STATED PROBLEM:
Copy out all of the material exactly as presented.

** begin INFORMATION PROVIDED **

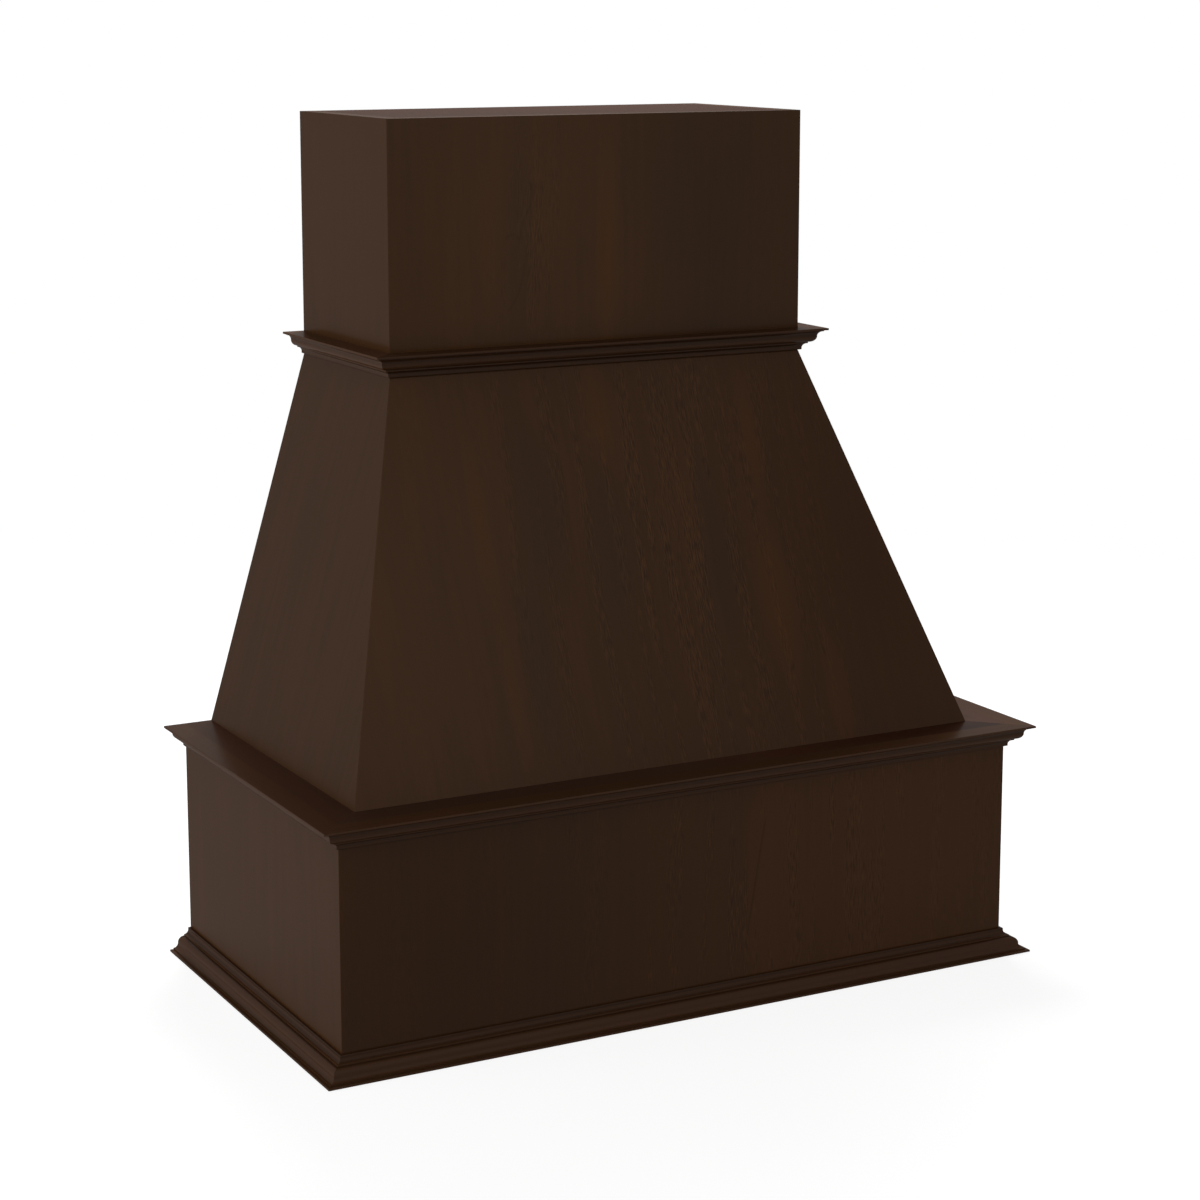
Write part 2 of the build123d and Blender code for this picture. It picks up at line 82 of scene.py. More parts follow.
def boardPlace(tree, origin, grain, outward):
    # reads a board in millimetres: x across the grain, y along it, z out of its face
    turn = Matrix((grain.cross(outward), grain, outward)).transposed().to_euler()
    place = addNode(tree, "TexCoord", {})
    return addNode(tree, "Mapping", {
        "vector_type": "TEXTURE",
        "Vector": place.outputs["Object"],
        "Location": origin,
        "Rotation": turn,
        "Scale": (millimetre,) * 3,
    })


# The layers of wood figure: millimetres across and along the grain, seed, detail and roughness of the
# noise. Real pores are about 0.05 mm wide and growth lines 0.5 mm apart. Both are drawn coarser here,
# so that they show from 3 m away. The pores come in clusters. Sway and ripple push the others aside.
figureLayers = {
    "sway": (150, 420, 26, 1.0, 0.5),
    "ripple": (17, 60, 5, 1.0, 0.5),
    "blotch": (34, 170, 1.7, 2.0, 0.5),
    "band": (8, 210, 3.1, 3.0, 0.6),
    "line": (2.2, 42, 5.3, 2.0, 0.6),
    "cluster": (17, 300, 6.1, 1.0, 0.5),
    "pore": (1.3, 15, 7.9, 1.0, 0.5),
}
# What they do. Sway and ripple are in millimetres of drift, warmth counts up to fullWarmth, which
# gives the warm colour alone, and light is a share of the colour.
figureReach = {
    "sway": 26,
    "ripple": 5,
    "open": (0.44, 0.6),  # the clusters' noise, from where the grain is closed to where it is open
    "warmth": {"band": 0.2, "blotch": 0.3, "pore": 0.2, "streak": 0.3},
    "fullWarmth": 0.4,
    "bandLight": 0.03,
    "lineLight": 0.05,
    "poreNoise": (0.34, 0.66),  # gives the two values of poreLight
    "poreLight": (-0.2, 0.24),
    "markEnd": 0.06,  # the share of a mark's run over which it fades in and out
}
# A board's figure where nothing else is given: how open its grain is, how light and how warm it is,
# and its share of the coat's weight. How light it is holds painted light and shade: side, top and
# shelf boards are made lighter or darker for how light falls on them.
plainFigure = {
    "grain": 0.5, "toneAndShade": 1.0, "warmer": 0.05, "coat": 1.0, "openAreas": (), "streaks": (), "marks": (),
}


def grainLayer(tree, board, name, seed):
    across, along, ownSeed, detail, roughness = figureLayers[name]
    stretched = addNode(tree, "VectorMath", {
        "operation": "MULTIPLY", 0: board, 1: (1 / across, 1 / along, 1 / across),
    })
    return addNode(tree, "TexNoise", {
        "noise_dimensions": "4D", "Vector": stretched, "W": seed + ownSeed,
        "Scale": 1.0, "Detail": detail, "Roughness": roughness,
    })


def softPatch(tree, board, across, along, halfAcross, halfAlong):
    # a soft patch on a board, 1 at its middle and 0 at its edge
    throughTheBoard = 1000  # so deep that depth doesn't count
    spread = addNode(tree, "Mapping", {
        "vector_type": "TEXTURE", "Vector": board,
        "Location": (across, along, 0), "Scale": (halfAcross, halfAlong, throughTheBoard),
    })
    return addNode(tree, "TexGradient", {"gradient_type": "SPHERICAL", "Vector": spread})


def thinMark(tree, board, mark):
    # A dark hairline, 1 along its middle. Its path gives where it is sideways for each part of its run,
    # both as shares of the two ranges.
    run, sideways = ("Y", "X") if mark["upright"] else ("X", "Y")
    parts = addNode(tree, "SeparateXYZ", {0: board})
    place = addNode(tree, "MapRange", {
        "Value": parts.outputs[run], 1: mark["run"][0], 2: mark["run"][1],
    })
    course = addNode(tree, "FloatCurve", {"Value": place, "path": mark["path"]})
    course = addNode(tree, "MapRange", {
        "Value": course, 3: mark["sideways"][0], 4: mark["sideways"][1],
    })
    away = addNode(tree, "Math", {"operation": "SUBTRACT", 0: parts.outputs[sideways], 1: course})
    away = addNode(tree, "Math", {"operation": "ABSOLUTE", 0: away})
    line = addNode(tree, "MapRange", {
        "interpolation_type": "SMOOTHSTEP", "Value": away, 1: 0.0, 2: mark["halfWidth"], 3: 1.0, 4: 0.0,
    })
    ends = addNode(tree, "Math", {"operation": "PINGPONG", 0: place, 1: 0.5})
    ends = addNode(tree, "MapRange", {"Value": ends, 1: 0.0, 2: figureReach["markEnd"]})
    return addNode(tree, "Math", {"operation": "MULTIPLY", 0: line, 1: ends})


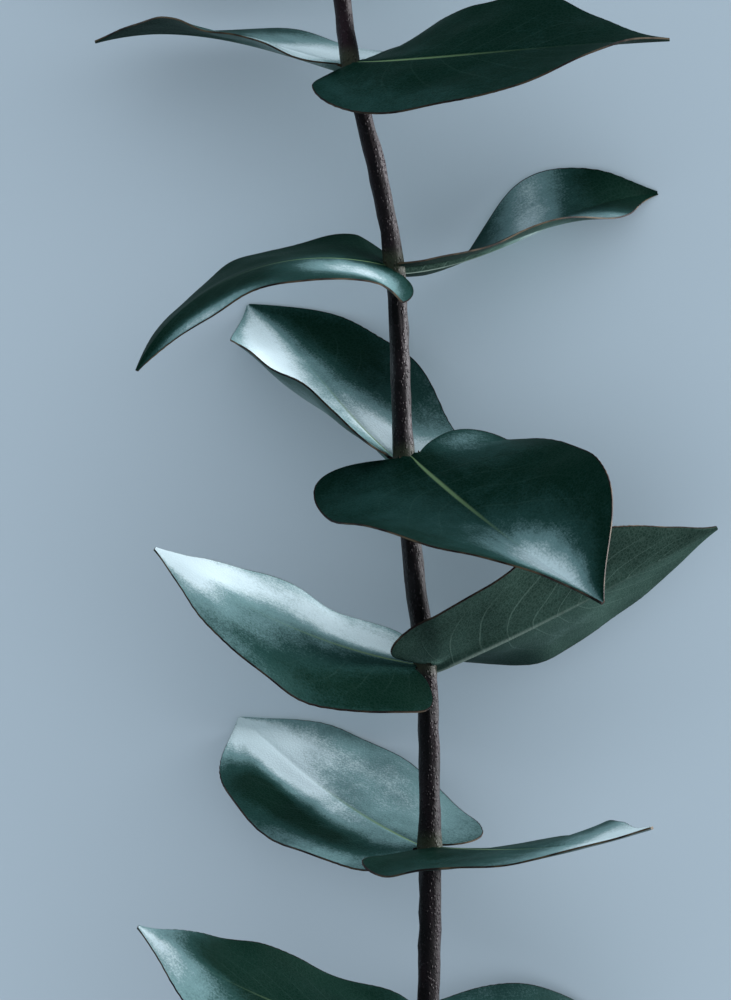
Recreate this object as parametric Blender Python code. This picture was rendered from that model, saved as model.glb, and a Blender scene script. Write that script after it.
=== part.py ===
"""Eucalyptus branch lying on its back leaves: one stem, nine opposite pairs of leaves, a growing tip.

Metres, Z up. The stem runs along Y, X is to the right and Z looks up to the camera.
The values below are in millimetres, read by eye from the photograph with the stem plane at z = 0.
"""
from math import cos, pi, sin

import bpy
import numpy as np
from mathutils import Vector

for old in list(bpy.data.objects):
    bpy.data.objects.remove(old, do_unlink=True)

MM = 0.001
SCALE = 0.145                       # millimetres per pixel of the photograph, on the stem
MIDDLE = (365.5, 500.0)             # pixel of the picture's middle
REST = -30.0                        # height of the table under the stem plane
SOFT = 1.5                          # how softly a leaf bends where it lies on the table
GAP = 0.35                          # air between the stem and a leaf
BLADE = 0.6                         # thickness of a leaf blade
RIB = 1.1                           # thickness of a leaf at its midrib
ORIGIN = (5.8, 3.4, REST)           # middle of the part's box on the table, in the values' frame


def row(pixel_y):
    """Height on the picture in millimetres for a pixel row."""
    return (MIDDLE[1] - pixel_y) * SCALE


# The stem's middle line in pixels, from the clean cut at the bottom to the growing tip.
STEM_LINE = [(424, 1345), (427, 1180), (428, 1032), (430, 940), (430, 845), (429, 745), (425, 662),
             (413, 560), (404, 457), (400, 360), (394, 264), (377, 170), (351, 65), (340, -20),
             (326, -115), (312, -205), (303, -265), (295, -335)]
NODE_ROWS = (1038, 845, 662, 457, 264, 62, -115, -225, -300)     # where the leaf pairs sit, in pixels
STEM_RADIUS = ((-125, -77, 10, 70, 110, 122), (1.75, 1.6, 1.4, 1.25, 0.95, 0.7))

# Each leaf: a = heading round the stem, e = rise, r = roll, in degrees at the base, middle and tip;
# L = length, w = half width; fold = how far each half is folded up at the midrib, bend = how much further
# it curls up to its edge, fold2 and bend2 = the same for the second half; wave and shift = height and
# place of the edge's waves; the rest shape the outline (lobe and corner at the base, widest place, full
# and taper to the tip).
SHAPE = dict(lobe=0.10, corner=0.5, widest=0.33, full=0.62, taper=0.25, fold=(12, 12, 6), fold2=None,
             bend=(0, 0, 0), bend2=None, wave=(0.6, 0.6), shift=(0, 0.37), skew=1.0)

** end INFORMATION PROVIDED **

WRITTEN ANSWER:
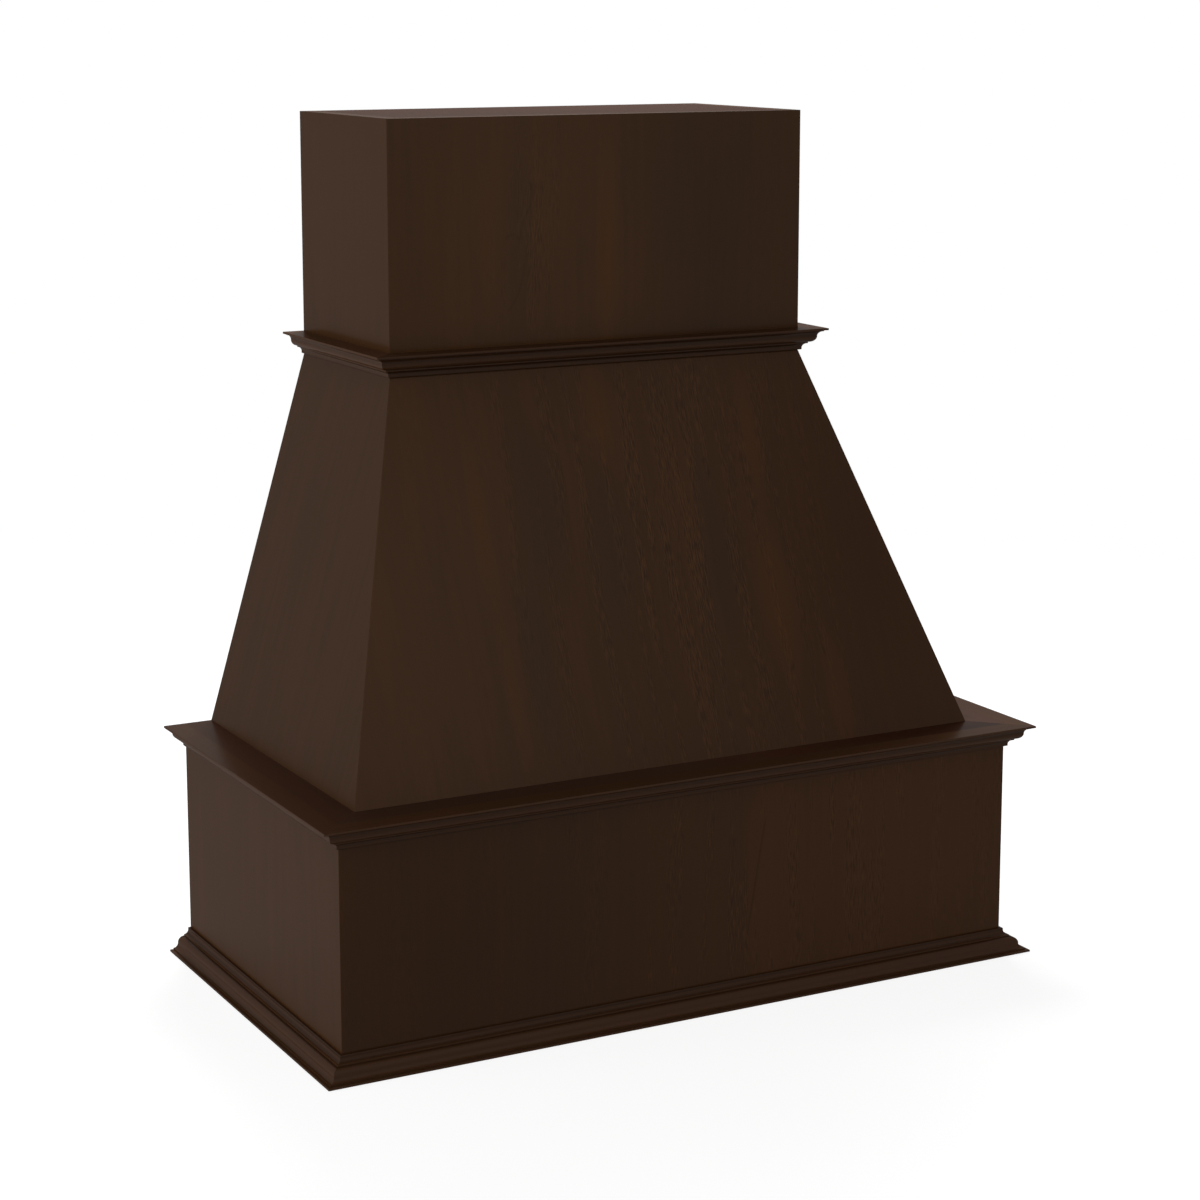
Write part 2 of the build123d and Blender code for this picture. It picks up at line 82 of scene.py. More parts follow.
def boardPlace(tree, origin, grain, outward):
    # reads a board in millimetres: x across the grain, y along it, z out of its face
    turn = Matrix((grain.cross(outward), grain, outward)).transposed().to_euler()
    place = addNode(tree, "TexCoord", {})
    return addNode(tree, "Mapping", {
        "vector_type": "TEXTURE",
        "Vector": place.outputs["Object"],
        "Location": origin,
        "Rotation": turn,
        "Scale": (millimetre,) * 3,
    })


# The layers of wood figure: millimetres across and along the grain, seed, detail and roughness of the
# noise. Real pores are about 0.05 mm wide and growth lines 0.5 mm apart. Both are drawn coarser here,
# so that they show from 3 m away. The pores come in clusters. Sway and ripple push the others aside.
figureLayers = {
    "sway": (150, 420, 26, 1.0, 0.5),
    "ripple": (17, 60, 5, 1.0, 0.5),
    "blotch": (34, 170, 1.7, 2.0, 0.5),
    "band": (8, 210, 3.1, 3.0, 0.6),
    "line": (2.2, 42, 5.3, 2.0, 0.6),
    "cluster": (17, 300, 6.1, 1.0, 0.5),
    "pore": (1.3, 15, 7.9, 1.0, 0.5),
}
# What they do. Sway and ripple are in millimetres of drift, warmth counts up to fullWarmth, which
# gives the warm colour alone, and light is a share of the colour.
figureReach = {
    "sway": 26,
    "ripple": 5,
    "open": (0.44, 0.6),  # the clusters' noise, from where the grain is closed to where it is open
    "warmth": {"band": 0.2, "blotch": 0.3, "pore": 0.2, "streak": 0.3},
    "fullWarmth": 0.4,
    "bandLight": 0.03,
    "lineLight": 0.05,
    "poreNoise": (0.34, 0.66),  # gives the two values of poreLight
    "poreLight": (-0.2, 0.24),
    "markEnd": 0.06,  # the share of a mark's run over which it fades in and out
}
# A board's figure where nothing else is given: how open its grain is, how light and how warm it is,
# and its share of the coat's weight. How light it is holds painted light and shade: side, top and
# shelf boards are made lighter or darker for how light falls on them.
plainFigure = {
    "grain": 0.5, "toneAndShade": 1.0, "warmer": 0.05, "coat": 1.0, "openAreas": (), "streaks": (), "marks": (),
}


def grainLayer(tree, board, name, seed):
    across, along, ownSeed, detail, roughness = figureLayers[name]
    stretched = addNode(tree, "VectorMath", {
        "operation": "MULTIPLY", 0: board, 1: (1 / across, 1 / along, 1 / across),
    })
    return addNode(tree, "TexNoise", {
        "noise_dimensions": "4D", "Vector": stretched, "W": seed + ownSeed,
        "Scale": 1.0, "Detail": detail, "Roughness": roughness,
    })


def softPatch(tree, board, across, along, halfAcross, halfAlong):
    # a soft patch on a board, 1 at its middle and 0 at its edge
    throughTheBoard = 1000  # so deep that depth doesn't count
    spread = addNode(tree, "Mapping", {
        "vector_type": "TEXTURE", "Vector": board,
        "Location": (across, along, 0), "Scale": (halfAcross, halfAlong, throughTheBoard),
    })
    return addNode(tree, "TexGradient", {"gradient_type": "SPHERICAL", "Vector": spread})


def thinMark(tree, board, mark):
    # A dark hairline, 1 along its middle. Its path gives where it is sideways for each part of its run,
    # both as shares of the two ranges.
    run, sideways = ("Y", "X") if mark["upright"] else ("X", "Y")
    parts = addNode(tree, "SeparateXYZ", {0: board})
    place = addNode(tree, "MapRange", {
        "Value": parts.outputs[run], 1: mark["run"][0], 2: mark["run"][1],
    })
    course = addNode(tree, "FloatCurve", {"Value": place, "path": mark["path"]})
    course = addNode(tree, "MapRange", {
        "Value": course, 3: mark["sideways"][0], 4: mark["sideways"][1],
    })
    away = addNode(tree, "Math", {"operation": "SUBTRACT", 0: parts.outputs[sideways], 1: course})
    away = addNode(tree, "Math", {"operation": "ABSOLUTE", 0: away})
    line = addNode(tree, "MapRange", {
        "interpolation_type": "SMOOTHSTEP", "Value": away, 1: 0.0, 2: mark["halfWidth"], 3: 1.0, 4: 0.0,
    })
    ends = addNode(tree, "Math", {"operation": "PINGPONG", 0: place, 1: 0.5})
    ends = addNode(tree, "MapRange", {"Value": ends, 1: 0.0, 2: figureReach["markEnd"]})
    return addNode(tree, "Math", {"operation": "MULTIPLY", 0: line, 1: ends})


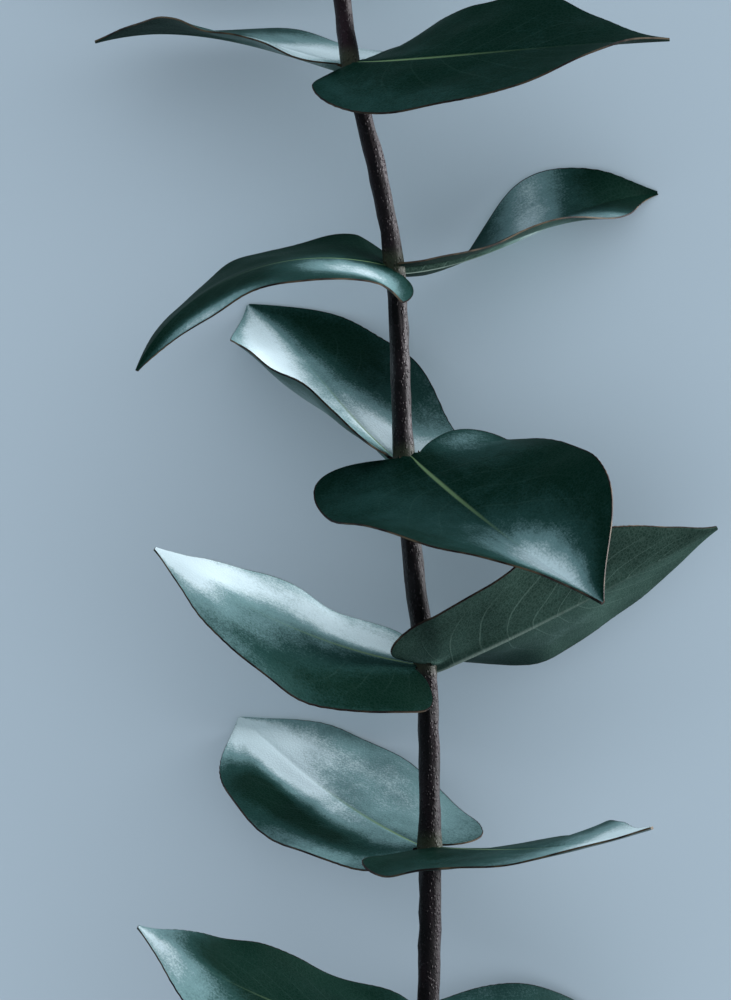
Recreate this object as parametric Blender Python code. This picture was rendered from that model, saved as model.glb, and a Blender scene script. Write that script after it.
=== part.py ===
"""Eucalyptus branch lying on its back leaves: one stem, nine opposite pairs of leaves, a growing tip.

Metres, Z up. The stem runs along Y, X is to the right and Z looks up to the camera.
The values below are in millimetres, read by eye from the photograph with the stem plane at z = 0.
"""
from math import cos, pi, sin

import bpy
import numpy as np
from mathutils import Vector

for old in list(bpy.data.objects):
    bpy.data.objects.remove(old, do_unlink=True)

MM = 0.001
SCALE = 0.145                       # millimetres per pixel of the photograph, on the stem
MIDDLE = (365.5, 500.0)             # pixel of the picture's middle
REST = -30.0                        # height of the table under the stem plane
SOFT = 1.5                          # how softly a leaf bends where it lies on the table
GAP = 0.35                          # air between the stem and a leaf
BLADE = 0.6                         # thickness of a leaf blade
RIB = 1.1                           # thickness of a leaf at its midrib
ORIGIN = (5.8, 3.4, REST)           # middle of the part's box on the table, in the values' frame


def row(pixel_y):
    """Height on the picture in millimetres for a pixel row."""
    return (MIDDLE[1] - pixel_y) * SCALE


# The stem's middle line in pixels, from the clean cut at the bottom to the growing tip.
STEM_LINE = [(424, 1345), (427, 1180), (428, 1032), (430, 940), (430, 845), (429, 745), (425, 662),
             (413, 560), (404, 457), (400, 360), (394, 264), (377, 170), (351, 65), (340, -20),
             (326, -115), (312, -205), (303, -265), (295, -335)]
NODE_ROWS = (1038, 845, 662, 457, 264, 62, -115, -225, -300)     # where the leaf pairs sit, in pixels
STEM_RADIUS = ((-125, -77, 10, 70, 110, 122), (1.75, 1.6, 1.4, 1.25, 0.95, 0.7))

# Each leaf: a = heading round the stem, e = rise, r = roll, in degrees at the base, middle and tip;
# L = length, w = half width; fold = how far each half is folded up at the midrib, bend = how much further
# it curls up to its edge, fold2 and bend2 = the same for the second half; wave and shift = height and
# place of the edge's waves; the rest shape the outline (lobe and corner at the base, widest place, full
# and taper to the tip).
SHAPE = dict(lobe=0.10, corner=0.5, widest=0.33, full=0.62, taper=0.25, fold=(12, 12, 6), fold2=None,
             bend=(0, 0, 0), bend2=None, wave=(0.6, 0.6), shift=(0, 0.37), skew=1.0)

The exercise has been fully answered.